On the one hand, I understand this. Who wants to hear that you’re miserable or having a bad day at work, for example? Those situations inevitably turn into gossip sessions and people end up saying things that they later regret. Usually it’s easier to just say, “Fine, thank you,” and move on.

In many other societies, when people ask how you’re doing, they really want to know. Does that make Americans heartless and senseless, and everyone else kind and considerate? I don’t know the answer to that, and that is not the purpose of this writing. What I want to figure out is the best way to respond to this query without feeling worse – either not listened to at all or falling into a gripe session. Maybe it’s simply a matter of knowing who to talk to about how you’re feeling rather than just anyone who crosses your path. And, maybe it’s knowing social mores well enough that you know who will listen to your lament and who won’t. Oh, and by the way, sharing how you’re feeling at the moment doesn’t necessarily have to be a lament; it could be the opportunity to share wonderful or exciting news.

I think knowing who you are talking to is important. And, this edict holds true for the person who initiates the greeting, as well as for the responder. So, maybe one idea I’m trying to promote is that all of us need to be more culturally savvy. We need to know who we are talking to and then act accordingly so that there is no embarrassment, no feelings of not being listened to, no feelings withheld or suppressed. Doing this may make for healthier groups of people and relationships. And, in the New Year, I am all about striving for healthy living and better communication.

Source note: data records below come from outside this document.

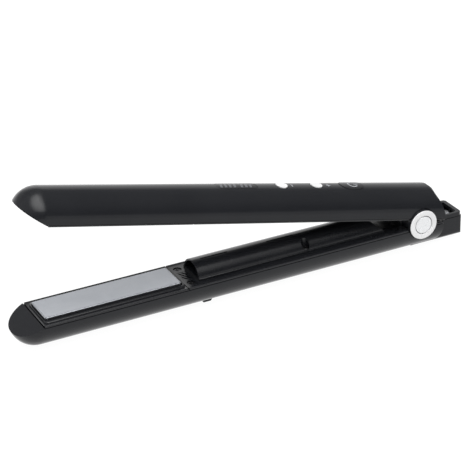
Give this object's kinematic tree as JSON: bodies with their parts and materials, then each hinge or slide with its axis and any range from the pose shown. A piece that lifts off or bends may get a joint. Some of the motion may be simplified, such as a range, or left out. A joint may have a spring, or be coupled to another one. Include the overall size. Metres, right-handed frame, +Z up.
{
  "type": "flat iron",
  "caption": "Hair-straightening flat iron: two half-round hinged arms with floating heated plates, sprung open, with push buttons, a plate lock and a swivelling cord inlet.",
  "frame": {"origin": "on the ground plane under the middle of the lower arm's length, in the plane that halves the iron lengthwise", "axes": "+X along the lower arm from the nose to the cord end, +Y across the arms to the right-hand side seen from the nose, +Z up through the gap towards the upper arm"},
  "size_m": [0.3012, 0.0374, 0.0987],
  "materials": {
    "shell_black": "satin moulded, fine texture",
    "cover_black": "satin moulded",
    "knuckle_grey": "glass-filled nylon, matte",
    "plate_ceramic": "ceramic-coated, satin",
    "cap_white": "pearl white, satin",
    "spun_metal": "spun, fine rings",
    "power_black": "gloss",
    "display_smoke": "smoked, gloss",
    "silicone": "soft, matte",
    "ptc_ceramic": "unglazed ceramic",
    "spring_steel": "zinc plated",
    "pin_steel": "ground",
    "screw_black": "black zinc",
    "slip_metal": "nickel plated",
    "brass_contact": "stamped",
    "lead_sleeve": "woven glass sleeve",
    "sensor_bead": "glass bead",
    "board_green": "solder mask",
    "component_case": "moulded cases",
    "module_grey": "potted module"
  },
  "bodies": {
    "lower_arm": {"lower_housing": "shell_black", "lower_plate_frame": "cover_black", "lower_plate_pads": "silicone", "lower_heater_leads": "lead_sleeve", "thermal_fuse": "spring_steel", "lower_cover": "cover_black", "board_cover": "cover_black", "vent_grille": "cover_black", "ion_generator": "module_grey", "main_board": "board_green", "board_components": "component_case", "lower_screws": "screw_black", "supply_leads": "lead_sleeve", "tail_cover": "shell_black", "contact_brushes": "brass_contact", "swivel_strap": "spring_steel", "strap_screws": "spring_steel", "lock_detent_spring": "spring_steel", "hinge_pin": "pin_steel", "left_hinge_cap": "cap_white", "right_hinge_cap": "cap_white", "left_cap_disc": "spun_metal", "right_cap_disc": "spun_metal", "return_spring": "spring_steel"},
    "lower_hot_plate": {"lower_plate": "plate_ceramic", "lower_heater": "ptc_ceramic", "lower_heater_clamp": "spring_steel", "lower_thermistor": "sensor_bead"},
    "swivel": {"cord_swivel": "cover_black", "slip_rings": "slip_metal"},
    "lock": {"lock_slider": "shell_black"},
    "upper_arm": {"upper_housing": "shell_black", "upper_plate_frame": "cover_black", "upper_plate_pads": "silicone", "upper_heater_leads": "lead_sleeve", "upper_cover": "cover_black", "hinge_knuckle": "knuckle_grey", "knuckle_screws": "screw_black", "lock_catch": "spring_steel", "upper_screws": "screw_black", "control_board": "board_green", "button_switches": "module_grey", "display_module": "module_grey", "display_window": "display_smoke"},
    "upper_hot_plate": {"upper_plate": "plate_ceramic", "upper_heater": "ptc_ceramic", "upper_heater_clamp": "spring_steel", "upper_thermistor": "sensor_bead"},
    "minus_key": {"minus_button": "cap_white"},
    "plus_key": {"plus_button": "cap_white"},
    "power_key": {"power_button": "power_black"}
  },
  "joints": [
    {"name": "arm_hinge", "type": "hinge", "parent": "lower_arm", "child": "upper_arm", "pos_m": [0.11618, 0, 0.02213], "axis": [0, 1, 0], "range_deg": [-13, 0], "stiffness_Nm_per_rad": 1.2, "springref_deg": 20.05, "deforming": ["return_spring"]},
    {"name": "lower_plate_float", "type": "slide", "parent": "lower_arm", "child": "lower_hot_plate", "axis": [0, 0, 1], "range_m": [-0.0006, 0], "stiffness_N_per_m": 6000, "springref_m": 0.0004, "deforming": ["lower_plate_pads"]},
    {"name": "upper_plate_float", "type": "slide", "parent": "upper_arm", "child": "upper_hot_plate", "axis": [-0.225, 0, -0.9744], "range_m": [-0.0006, 0], "stiffness_N_per_m": 6000, "springref_m": 0.0004, "deforming": ["upper_plate_pads"]},
    {"name": "minus_press", "type": "slide", "parent": "upper_arm", "child": "minus_key", "axis": [-0.225, 0, -0.9744], "range_m": [0, 0.0005], "stiffness_N_per_m": 800, "springref_m": -0.0005},
    {"name": "plus_press", "type": "slide", "parent": "upper_arm", "child": "plus_key", "axis": [-0.225, 0, -0.9744], "range_m": [0, 0.0005], "stiffness_N_per_m": 800, "springref_m": -0.0005},
    {"name": "power_press", "type": "slide", "parent": "upper_arm", "child": "power_key", "axis": [-0.225, 0, -0.9744], "range_m": [0, 0.0005], "stiffness_N_per_m": 800, "springref_m": -0.0005},
    {"name": "lock_slide", "type": "slide", "parent": "lower_arm", "child": "lock", "axis": [1, 0, 0], "range_m": [0, 0.004]},
    {"name": "swivel_turn", "type": "hinge", "parent": "lower_arm", "child": "swivel", "pos_m": [0.14568, 0, 0.0114], "axis": [1, 0, 0], "continuous": true}
  ]
}
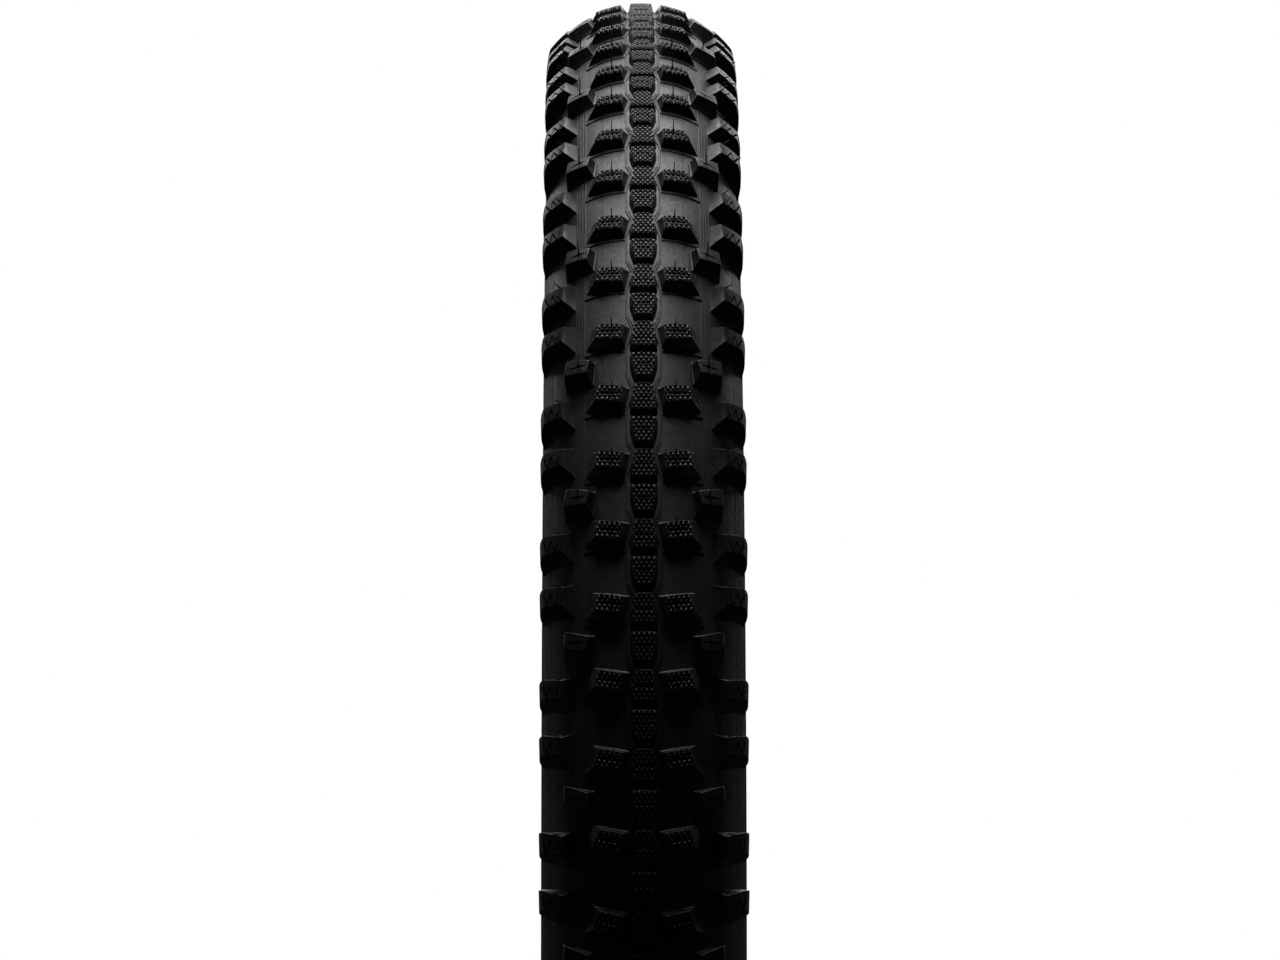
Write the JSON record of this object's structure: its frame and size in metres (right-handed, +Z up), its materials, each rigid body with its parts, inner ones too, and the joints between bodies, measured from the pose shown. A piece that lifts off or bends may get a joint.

For my part, I am going to prevent feeling disappointed because someone didn’t listen to my sad lament or complaint. If health and communication are to be my two sub One Little Words (just came up with this idea through this writing process), then I need to focus on paying attention to my intuition and making better choices about who I interact with on an intimate friendship level. Just because I am feeling vulnerable or attacked doesn’t mean I can spill my heart out to everyone I meet. Some will respond well but most will not. No one wants to be around someone who is sad or grumpy all the time.

So, maybe Americans have the right idea after all: be polite and ask how someone is but don’t invite too much conversation unless there’s an established friendship that you can trust. Either keep walking or change the conversation.

I have come full circle on this issue even though I didn’t start down that path. My intent was to condemn this seemingly hypocritical American practice and encourage people to share how they are truly feeling to anyone who asks them. However, now I want to encourage cultural sensitivity on both sides and appropriate self-censoring as healthy practices that may enhance communication.

What do you think? Do you agree with what I’ve written here? I welcome your comments.